Allegations regarding prostitutes and cocaine stemmed from police surveillance and witness statements regarding Teele's lifestyle, said Ed Griffith, spokesman for the State Attorney's Office.
"In the flow of an investigation involving the movement of illegal cash one must always trace the outflow of money," he said. "Where it leads is defined by how it's spent. The money at the core of the case was all cash money. He (Teele) was living beyond his means."
Under Florida's liberal rules of discovery, prosecutors must provide the defense with all material gathered in an investigation.
Some local attorneys contend the government does enjoy some leeway in handling sensitive personal information, allowing attorneys to see it without making it public.
"The state could have protected it and kept it close to the vest," said Richard Sharpstein, a prominent Miami attorney who represents Teele's co-defendant in the federal case. "Instead they gleefully and willingly leaked that information."
Sharpstein alleged that the state was upset when federal prosecutors stole their thunder by filing new charges.
But legal experts said state law placed local authorities in a difficult position. Unlike federal law, which has more restrictive discovery rules, state law cannot limit the information made available.
"I don't see what the controversy is," said Robert Jarvis, who teaches legal ethics at Nova Southeastern University. "You have a responsibility as a prosecutor to follow up all leads, and you have an obligation to turn over everything to the defendant."
A tall and imposing figure, Teele was a long-serving powerhouse in Miami's black community. He grew up in Tallahassee where his father was a history professor at Florida A&M University.
A church-going Republican, he was a political moderate who became a voice for the city's poor. He was married with one child.
He rose to prominence under the Reagan administration at the U.S. Department of Transportation.
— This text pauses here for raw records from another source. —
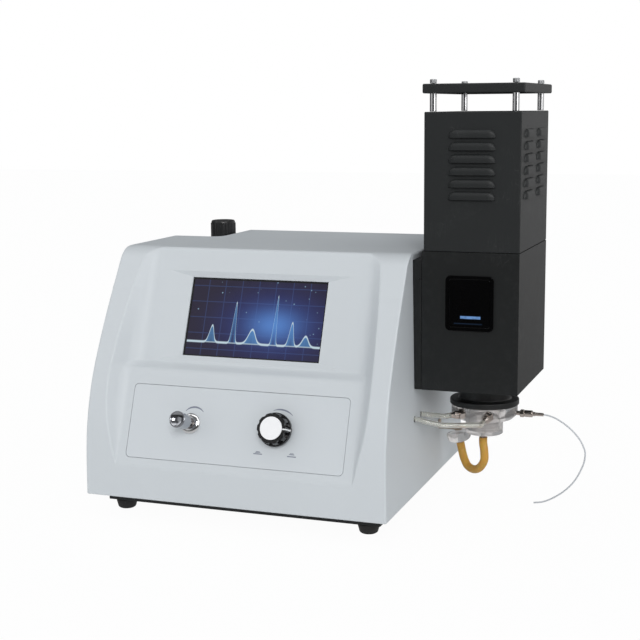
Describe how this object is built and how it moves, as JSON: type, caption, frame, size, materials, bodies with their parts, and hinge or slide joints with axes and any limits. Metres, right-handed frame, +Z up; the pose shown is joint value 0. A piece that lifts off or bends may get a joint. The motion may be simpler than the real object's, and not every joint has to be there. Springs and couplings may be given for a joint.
{
  "type": "flame photometer",
  "caption": "Bench flame photometer: moulded casing with screen and valves, burner tower with clear mixing chamber at its side, and a filter regulator in a rear corner.",
  "frame": {"origin": "on the bench, under the middle of the object without its free capillary", "axes": "+Z up; -Y is the front with the screen and valves; +X is the side with the burner tower"},
  "size_m": [0.5019, 0.3394, 0.4552],
  "materials": {
    "casing_plastic": "light bluish grey, fine texture",
    "black_powder_coat": "near black, satin",
    "black_gloss": "black, glossy",
    "black_plastic": "black, moulded",
    "rubber": "black, matte",
    "chrome": "polished",
    "nickel": "nickel plated, bright",
    "aluminium": "brushed",
    "steel": "plain",
    "clear_plastic": "clear, polished",
    "clear_tube": "clear, soft",
    "amber_rubber": "amber, satin",
    "white_tube": "white, smooth",
    "screen": "lit screen under glass",
    "circuit_board": "green",
    "ceramic": "off white"
  },
  "bodies": {
    "instrument": {"casing_cover": "casing_plastic", "control_panel": "casing_plastic", "screen_glass": "screen", "display_module": "black_plastic", "main_board": "circuit_board", "power_supply": "steel", "base_plate": "black_powder_coat", "rear_panel": "black_powder_coat", "foot_front_left": "rubber", "foot_front_right": "rubber", "foot_back_left": "rubber", "foot_back_right": "rubber", "fine_valve_body": "nickel", "fine_valve_nut": "chrome", "gas_valve_body": "nickel", "power_inlet": "black_plastic", "switch_frame": "black_plastic", "gas_inlet": "nickel", "fan_frame": "black_plastic", "regulator_body": "black_plastic", "filter_bowl": "clear_plastic", "mounting_flange": "black_powder_coat", "burner_housing": "black_powder_coat", "window_bezel": "black_gloss", "viewing_window": "black_gloss", "chimney_cover": "black_powder_coat", "top_plate": "black_powder_coat", "post_front_left": "chrome", "post_front_right": "chrome", "post_back_left": "chrome", "post_back_right": "chrome", "screw_front_left": "chrome", "screw_front_right": "chrome", "screw_back_left": "chrome", "screw_back_right": "chrome", "detector_housing": "black_plastic", "burner_ring": "black_powder_coat", "burner_head": "steel", "flame_chimney": "steel", "igniter": "ceramic", "mixing_chamber": "clear_plastic", "chamber_base": "clear_plastic", "gas_fitting": "nickel", "air_fitting": "nickel", "gas_tube": "clear_tube", "air_tube": "clear_tube", "nebuliser_body": "nickel", "capillary": "white_tube", "drain_trap": "clear_plastic", "drain_tube": "amber_rubber", "trap_bracket": "nickel"},
    "fine_valve_spindle": {"fine_valve_knob": "chrome"},
    "gas_stem": {"gas_valve_stem": "steel"},
    "gas_knob": {"gas_knob": "black_plastic", "gas_knob_cap": "aluminium"},
    "regulator_spindle": {"regulator_spindle": "steel"},
    "regulator_knob": {"regulator_knob": "black_plastic"},
    "nebuliser_nut": {"nebuliser_nut": "nickel"},
    "power_rocker": {"switch_rocker": "black_plastic"},
    "fan_rotor": {"fan_rotor": "black_plastic"}
  },
  "joints": [
    {"name": "fine_valve_turn", "type": "hinge", "parent": "instrument", "child": "fine_valve_spindle", "pos_m": [-0.1117, -0.13526, 0.10374], "axis": [0, -0.9361, 0.3518], "range_deg": [-720, 720]},
    {"name": "gas_knob_push", "type": "slide", "parent": "instrument", "child": "gas_stem", "axis": [0, 0.9361, -0.3518], "range_m": [0, 0.004], "stiffness_N_per_m": 600, "springref_m": -0.003},
    {"name": "gas_knob_turn", "type": "hinge", "parent": "gas_stem", "child": "gas_knob", "pos_m": [-0.0142, -0.13526, 0.10374], "axis": [0, -0.9361, 0.3518], "range_deg": [0, 270]},
    {"name": "regulator_turn", "type": "hinge", "parent": "instrument", "child": "regulator_spindle", "pos_m": [-0.1877, 0.12736, 0.266], "axis": [0, 0, 1], "range_deg": [-1080, 1080]},
    {"name": "regulator_knob_lift", "type": "slide", "parent": "regulator_spindle", "child": "regulator_knob", "axis": [0, 0, 1], "range_m": [0, 0.004]},
    {"name": "nebuliser_nut_turn", "type": "hinge", "parent": "instrument", "child": "nebuliser_nut", "pos_m": [0.209, 0.02536, 0.1015], "axis": [1, 0, 0], "range_deg": [-360, 360]},
    {"name": "power_switch_rock", "type": "hinge", "parent": "instrument", "child": "power_rocker", "pos_m": [0.0093, 0.15216, 0.07], "axis": [1, 0, 0], "range_deg": [-20, 0]},
    {"name": "fan_spin", "type": "hinge", "parent": "instrument", "child": "fan_rotor", "pos_m": [-0.0307, 0.13736, 0.19], "axis": [0, 1, 0], "continuous": true}
  ]
}
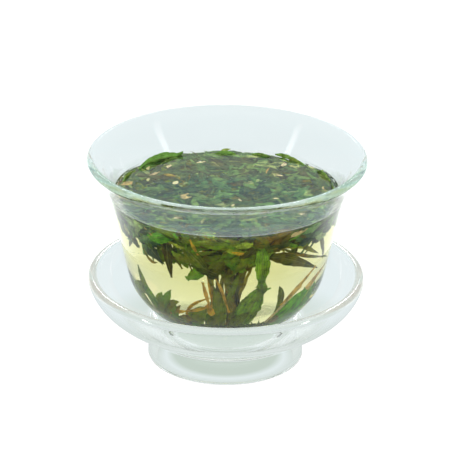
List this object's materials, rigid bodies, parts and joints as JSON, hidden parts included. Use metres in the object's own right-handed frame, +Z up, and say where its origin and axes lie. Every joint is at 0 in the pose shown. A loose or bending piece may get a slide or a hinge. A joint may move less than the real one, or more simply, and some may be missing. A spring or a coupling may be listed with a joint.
{
  "type": "gaiwan",
  "caption": "Clear glass gaiwan cup with a flared rim, filled with green tea and whole leaves, in a footed glass saucer; no lid.",
  "frame": {"origin": "centre of the saucer's foot, on the table it stands on", "axes": "+Z up along the axis of both glass pieces, -Y towards the front; the cup and the saucer are round, so front is only where the leaves are seen from"},
  "size_m": [0.098, 0.098, 0.0762],
  "materials": {
    "glass": "clear, polished",
    "tea": "clear pale yellow-green liquid",
    "leaf": "wet green leaf, satin",
    "stalk": "wet light brown stalk, satin"
  },
  "bodies": {
    "saucer": {"saucer": "glass"},
    "cup": {"cup": "glass", "tea_liquor": "tea", "floating_leaf_raft": "leaf", "sunken_leaf_bed": "leaf", "hanging_leaf_1": "leaf", "hanging_leaf_2": "leaf", "hanging_leaf_3": "leaf", "hanging_leaf_4": "leaf", "hanging_leaf_5": "leaf", "hanging_leaf_6": "leaf", "hanging_leaf_7": "leaf", "hanging_leaf_8": "leaf", "hanging_leaf_9": "leaf", "hanging_leaf_10": "leaf", "hanging_leaf_11": "leaf", "hanging_leaf_12": "leaf", "hanging_leaf_13": "leaf", "hanging_leaf_14": "leaf", "hanging_leaf_15": "leaf", "standing_leaf_1": "leaf", "standing_leaf_2": "leaf", "standing_leaf_3": "leaf", "standing_leaf_4": "leaf", "standing_leaf_5": "leaf", "standing_leaf_6": "leaf", "standing_leaf_7": "leaf", "standing_leaf_8": "leaf", "standing_leaf_9": "leaf", "standing_leaf_10": "leaf", "standing_leaf_11": "leaf", "standing_leaf_12": "leaf", "standing_leaf_13": "leaf", "standing_leaf_14": "leaf", "standing_leaf_15": "leaf", "standing_leaf_16": "leaf", "stalk_1": "stalk", "stalk_2": "stalk", "stalk_3": "stalk", "stalk_4": "stalk"}
  },
  "joints": [
    {"name": "cup_lift", "type": "slide", "parent": "saucer", "child": "cup", "axis": [0, 0, 1], "range_m": [0, 0.035]}
  ]
}
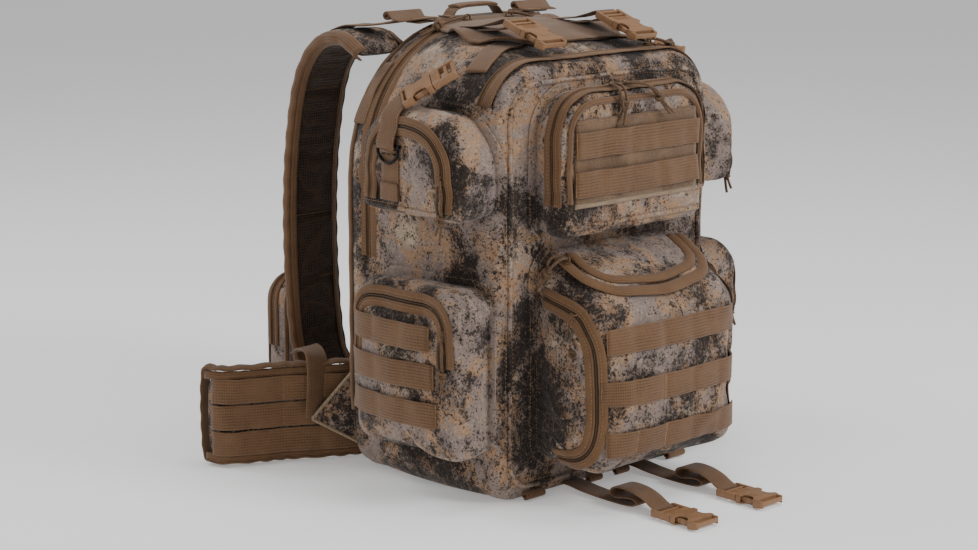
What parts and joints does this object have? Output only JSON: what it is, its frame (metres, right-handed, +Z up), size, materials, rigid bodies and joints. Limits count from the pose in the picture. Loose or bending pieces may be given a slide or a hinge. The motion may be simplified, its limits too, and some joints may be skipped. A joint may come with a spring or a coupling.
{
  "type": "hunting backpack",
  "caption": "Zipped hunting pack with pockets and pouches on its front and sides, webbing rows, shoulder straps, hip belt wings and side-release buckles",
  "frame": {"origin": "the middle of the pack's flat base, where it stands on the ground", "axes": "+Z is up, -Y is the front of the pack with the two front pockets, +Y is the wearer's side with the shoulder straps, and +X is to the right as seen from the front"},
  "size_m": [0.5474, 0.562, 0.4734],
  "materials": {
    "camo_cloth": "matte",
    "webbing": "matte",
    "zip_tape": "matte",
    "spacer_mesh": "matte",
    "pull_cord": "matte",
    "buckle_plastic": "satin",
    "stiffener_plastic": "matte",
    "slider_metal": "satin",
    "ring_steel": "satin",
    "stay_aluminium": "satin"
  },
  "bodies": {
    "pack": {"front_compartment": "camo_cloth", "main_compartment": "camo_cloth", "rear_compartment": "camo_cloth", "main_zip": "zip_tape", "front_zip": "zip_tape", "frame_sheet": "stiffener_plastic", "frame_stays": "stay_aluminium", "back_pads": "spacer_mesh", "upper_pocket": "camo_cloth", "pocket_field": "webbing", "lower_pouch": "camo_cloth", "pouch_top": "camo_cloth", "webbing_rows": "webbing", "strap_pouch": "camo_cloth", "strap_gussets": "webbing", "yoke": "webbing", "top_flap": "webbing", "buckle_fixed_halves": "buckle_plastic", "low_lash_webbing": "webbing", "top_webbing": "webbing", "side_pouch_left": "camo_cloth", "side_pocket_left": "camo_cloth", "shoulder_strap_left": "camo_cloth", "side_pouch_right": "camo_cloth", "side_pocket_right": "camo_cloth", "shoulder_strap_right": "camo_cloth"},
    "lid": {"pouch_lid": "camo_cloth"},
    "handle": {"grab_handle": "webbing"},
    "belt_left": {"belt_wing_left": "camo_cloth"},
    "ring_left": {"d_ring_left": "ring_steel"},
    "top_buckle_left": {"top_buckle_female_left": "buckle_plastic"},
    "low_buckle_left": {"low_buckle_female_left": "buckle_plastic"},
    "side_buckle_left": {"side_buckle_male_left": "buckle_plastic"},
    "belt_right": {"belt_wing_right": "camo_cloth"},
    "ring_right": {"d_ring_right": "ring_steel"},
    "top_buckle_right": {"top_buckle_female_right": "buckle_plastic"},
    "low_buckle_right": {"low_buckle_female_right": "buckle_plastic"},
    "side_buckle_right": {"side_buckle_male_right": "buckle_plastic"},
    "zip_main_left": {"slider_main_left": "slider_metal", "cord_main_left": "pull_cord"},
    "zip_main_right": {"slider_main_right": "slider_metal", "cord_main_right": "pull_cord"},
    "zip_front": {"slider_front": "slider_metal", "cord_front": "pull_cord"},
    "zip_pocket_left": {"slider_pocket_left": "slider_metal", "cord_pocket_left": "pull_cord"},
    "zip_pocket_right": {"slider_pocket_right": "slider_metal", "cord_pocket_right": "pull_cord"},
    "zip_lid": {"slider_lid": "slider_metal", "cord_lid": "pull_cord"},
    "zip_pouch_side": {"slider_pouch_side": "slider_metal", "cord_pouch_side": "pull_cord"},
    "zip_side_pouch_left": {"slider_side_pouch_left": "slider_metal", "cord_side_pouch_left": "pull_cord"},
    "zip_side_pouch_right": {"slider_side_pouch_right": "slider_metal", "cord_side_pouch_right": "pull_cord"},
    "zip_side_pocket_left": {"slider_side_pocket_left": "slider_metal", "cord_side_pocket_left": "pull_cord"},
    "zip_side_pocket_right": {"slider_side_pocket_right": "slider_metal", "cord_side_pocket_right": "pull_cord"}
  },
  "joints": [
    {"name": "lid_hinge", "type": "hinge", "parent": "pack", "child": "lid", "pos_m": [0, -0.11103, 0.24813], "axis": [-1, 0, 0], "range_deg": [0, 50]},
    {"name": "handle_hinge", "type": "hinge", "parent": "pack", "child": "handle", "pos_m": [0, 0.112, 0.4624], "axis": [-1, 0, 0], "range_deg": [0, 60]},
    {"name": "belt_hinge_left", "type": "hinge", "parent": "pack", "child": "belt_left", "pos_m": [-0.112, 0.134, 0.05], "axis": [0, 0, -1], "range_deg": [0, 20]},
    {"name": "ring_swing_left", "type": "hinge", "parent": "pack", "child": "ring_left", "pos_m": [-0.206, 0.002, 0.356], "axis": [0, 1, 0], "range_deg": [0, 90]},
    {"name": "top_buckle_release_left", "type": "slide", "parent": "pack", "child": "top_buckle_left", "axis": [0, -0.9404, -0.3401], "range_m": [0, 0.023]},
    {"name": "low_buckle_release_left", "type": "slide", "parent": "pack", "child": "low_buckle_left", "axis": [0, -1, 0], "range_m": [0, 0.023]},
    {"name": "side_buckle_release_left", "type": "slide", "parent": "pack", "child": "side_buckle_left", "axis": [0.5997, -0.5997, 0.5298], "range_m": [0, 0.023]},
    {"name": "belt_hinge_right", "type": "hinge", "parent": "pack", "child": "belt_right", "pos_m": [0.112, 0.134, 0.05], "axis": [0, 0, 1], "range_deg": [0, 20]},
    {"name": "ring_swing_right", "type": "hinge", "parent": "pack", "child": "ring_right", "pos_m": [0.206, 0.002, 0.356], "axis": [0, -1, 0], "range_deg": [0, 90]},
    {"name": "top_buckle_release_right", "type": "slide", "parent": "pack", "child": "top_buckle_right", "axis": [0, -0.9404, -0.3401], "range_m": [0, 0.023]},
    {"name": "low_buckle_release_right", "type": "slide", "parent": "pack", "child": "low_buckle_right", "axis": [0, -1, 0], "range_m": [0, 0.023]},
    {"name": "side_buckle_release_right", "type": "slide", "parent": "pack", "child": "side_buckle_right", "axis": [-0.5997, -0.5997, 0.5298], "range_m": [0, 0.023]},
    {"name": "zip_main_left_run", "type": "hinge", "parent": "pack", "child": "zip_main_left", "pos_m": [-0.02983, 0.08, 0.32082], "axis": [0, -1, 0], "range_deg": [0, 60]},
    {"name": "zip_main_right_run", "type": "hinge", "parent": "pack", "child": "zip_main_right", "pos_m": [0.02983, 0.08, 0.32082], "axis": [0, 1, 0], "range_deg": [0, 60]},
    {"name": "zip_front_run", "type": "hinge", "parent": "pack", "child": "zip_front", "pos_m": [0.08837, -0.066, 0.37019], "axis": [0, 1, 0], "range_deg": [0, 30]},
    {"name": "zip_pocket_left_run", "type": "slide", "parent": "pack", "child": "zip_pocket_left", "axis": [-1, 0, 0], "range_m": [0, 0.028]},
    {"name": "zip_pocket_right_run", "type": "slide", "parent": "pack", "child": "zip_pocket_right", "axis": [1, 0, 0], "range_m": [0, 0.05]},
    {"name": "zip_lid_run", "type": "slide", "parent": "pack", "child": "zip_lid", "axis": [0, -0.8862, -0.4633], "range_m": [0, 0.02]},
    {"name": "zip_pouch_side_run", "type": "slide", "parent": "pack", "child": "zip_pouch_side", "axis": [0, -1, 0], "range_m": [0, 0.014]},
    {"name": "zip_side_pouch_left_run", "type": "slide", "parent": "pack", "child": "zip_side_pouch_left", "axis": [0, 0, 1], "range_m": [0, 0.018]},
    {"name": "zip_side_pouch_right_run", "type": "slide", "parent": "pack", "child": "zip_side_pouch_right", "axis": [0, 0, 1], "range_m": [0, 0.018]},
    {"name": "zip_side_pocket_left_run", "type": "slide", "parent": "pack", "child": "zip_side_pocket_left", "axis": [0, 0, 1], "range_m": [0, 0.018]},
    {"name": "zip_side_pocket_right_run", "type": "slide", "parent": "pack", "child": "zip_side_pocket_right", "axis": [0, 0, 1], "range_m": [0, 0.018]}
  ]
}
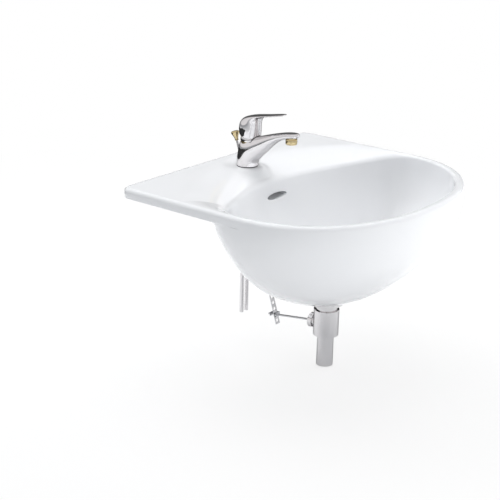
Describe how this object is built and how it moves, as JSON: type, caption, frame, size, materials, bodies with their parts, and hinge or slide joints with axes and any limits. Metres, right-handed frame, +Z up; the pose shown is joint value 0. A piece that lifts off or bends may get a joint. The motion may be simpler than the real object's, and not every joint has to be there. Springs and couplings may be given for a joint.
{
  "type": "semi recessed basin",
  "caption": "Semi recessed ceramic basin with a single lever mixer tap and a pop-up waste worked by a lift knob",
  "frame": {"origin": "on the seating face, in the middle of the ledge along the rear edge that rests on the worktop", "axes": "+X to the right of somebody who stands at the basin, +Y towards the wall, +Z up"},
  "size_m": [0.56, 0.489, 0.4751],
  "materials": {
    "ceramic": "glossy white glaze",
    "chrome": "polished",
    "gold": "polished gold colour",
    "steel": "plain",
    "raw_brass": "machined",
    "white_plastic": "moulded",
    "rubber": "matt black"
  },
  "bodies": {
    "basin": {"basin_body": "ceramic", "tap_body": "chrome", "tap_base_seal": "rubber", "fixing_stud": "steel", "fixing_gasket": "rubber", "fixing_plate": "steel", "fixing_nut": "raw_brass", "hot_pipe": "chrome", "cold_pipe": "chrome", "aerator_housing": "gold", "aerator_insert": "white_plastic", "aerator_washer": "rubber", "cartridge_seal": "rubber", "cartridge_housing": "white_plastic", "cartridge_nut": "raw_brass", "dome_cover": "chrome", "waste_flange": "chrome", "flange_seal": "rubber", "tapered_washer": "rubber", "slip_washer": "steel", "backnut": "chrome", "waste_tee": "chrome", "tee_seal": "rubber", "tailpiece": "chrome", "tail_seal": "rubber", "ball_seat_inner": "white_plastic", "ball_seat_outer": "white_plastic", "pivot_nut": "chrome"},
    "swivel": {"cartridge_carrier": "white_plastic", "stem_pin": "steel"},
    "lever": {"lever_handle": "chrome", "handle_screw": "steel", "screw_cover": "chrome", "cartridge_stem": "raw_brass"},
    "lift": {"lift_knob": "gold", "lift_rod": "steel", "rod_clamp": "raw_brass", "clamp_screw": "chrome", "link_strap": "steel"},
    "pivot": {"pivot_rod": "steel", "pivot_ball": "white_plastic", "spring_clip": "steel"},
    "plug": {"plug_head": "chrome", "plug_seal": "rubber", "plug_stem": "raw_brass"}
  },
  "joints": [
    {"name": "temperature_swivel", "type": "hinge", "parent": "basin", "child": "swivel", "pos_m": [0, -0.0612, 0.068], "axis": [0, 0, 1], "range_deg": [-45, 45]},
    {"name": "lever_lift", "type": "hinge", "parent": "swivel", "child": "lever", "pos_m": [0, -0.0612, 0.068], "axis": [-1, 0, 0], "range_deg": [0, 22]},
    {"name": "lift_travel", "type": "slide", "parent": "basin", "child": "lift", "axis": [0, 0.309, 0.9511], "range_m": [0, 0.028]},
    {"name": "pivot_swing", "type": "hinge", "parent": "basin", "child": "pivot", "pos_m": [0, -0.229, -0.262], "axis": [1, 0, 0], "range_deg": [0, 15.5]},
    {"name": "plug_travel", "type": "slide", "parent": "basin", "child": "plug", "axis": [0, 0, 1], "range_m": [-0.00735, 0]}
  ],
  "couplings": [
    {"joint": "pivot_swing", "follows": "lift_travel", "rad_per_m": 9.656},
    {"joint": "plug_travel", "follows": "lift_travel", "ratio": -0.26236}
  ]
}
After moving to Miami he won two terms on the Dade County Commission in the 1990s and was elected its chairman three times.
He ran unsuccessfully for county mayor before being elected to the Miami city commission in 1997. He was re-elected in 2001. As a city commissioner, Teele remained an influential voice, serving as head of the Community Redevelopment Agency created to renovate Miami's blighted inner city areas.
He was under surveillance last year in an investigation of CRA-related corruption when he chased and threatened a police officer. After his conviction for assault, things only got worse, as federal corruption charges followed.
The ethical issues swirling around the media's coverage of Teele are just as thorny.
Since his death, local media have defended their coverage of Teele's legal troubles.
The day he died the weekly Miami New Times published a 10,000-word cover story titled "Tales of Teele. Sleaze Stories." A subhead read: "Male prostitutes and multiple mistresses, drug money in Gucci shopping bags, bribery and extortion conspiracies. And you thought you'd heard it all about Art Teele."
The story was compiled from police surveillance documents and witness interviews by police investigating Teele over the last year. The paper did not seek Teele's response to the allegations.
"Had we contacted anyone for comment we would have been obligated to contact everyone mentioned in the report - dozens and dozens and dozens of people," Jim Mullin, editor of the New Times, told the Miami Herald.
Holding public officials accountable is a fundamental part of the job of journalism, said Aly Colon, who teaches media ethics at the Poynter Institute for Media Studies in St. Petersburg, which owns the St. Petersburg Times.
"But journalists need to think long and hard about the impact and scope of their reporting about public officials and what is pertinent to the public work they do," he said. "It's getting increasingly harder to draw that distinction for the public as well as the press."
That Teele, who was 59, chose to end his life in the Miami Herald's building could be seen as a symbol of his frustration with the media. In fact, a distraught Teele made his way there Wednesday afternoon to drop off a package for popular columnist Jim DeFede.
The politician and the reporter had grown close over the years. Normally unforgiving over the slightest whiff of corruption, DeFede respected Teele's political talent.
Teele called DeFede two or three times on Wednesday. In their last conversation, at about 6 p.m., Teele telephoned DeFede from the Herald's lobby. The conversation lasted a few minutes.
After hanging up, Teele told a security guard, "Tell my wife I love her." Then he put a SIG Sauer revolver in his mouth.
"He mainly called because he wanted to talk to me about the allegations about his homosexual affair," DeFede told one local TV station, referring to the series of phone calls. "He was upset by what that was doing, the impact that was having on his son and he just more wanted to talk about that. He was very emotional and very distraught."
After learning of Teele's death, DeFede confessed to editors that he had secretly taped one of their last conversations that day. That raised separate ethical and legal issues. Under Florida law it is illegal to record a phone conversation without the other person's consent.
DeFede was fired.
DeFede's dismissal led to a mini revolt by staffers, who joined former Herald reporters in signing an open letter calling on the paper's editor to reinstate him.
By Friday evening more than 200 people - almost all journalists and media professors - had signed it. Among them were dozens of Herald staffers, including author and satirist Dave Barry and Pulitzer Prize-winning columnist Leonard Pitts Jr.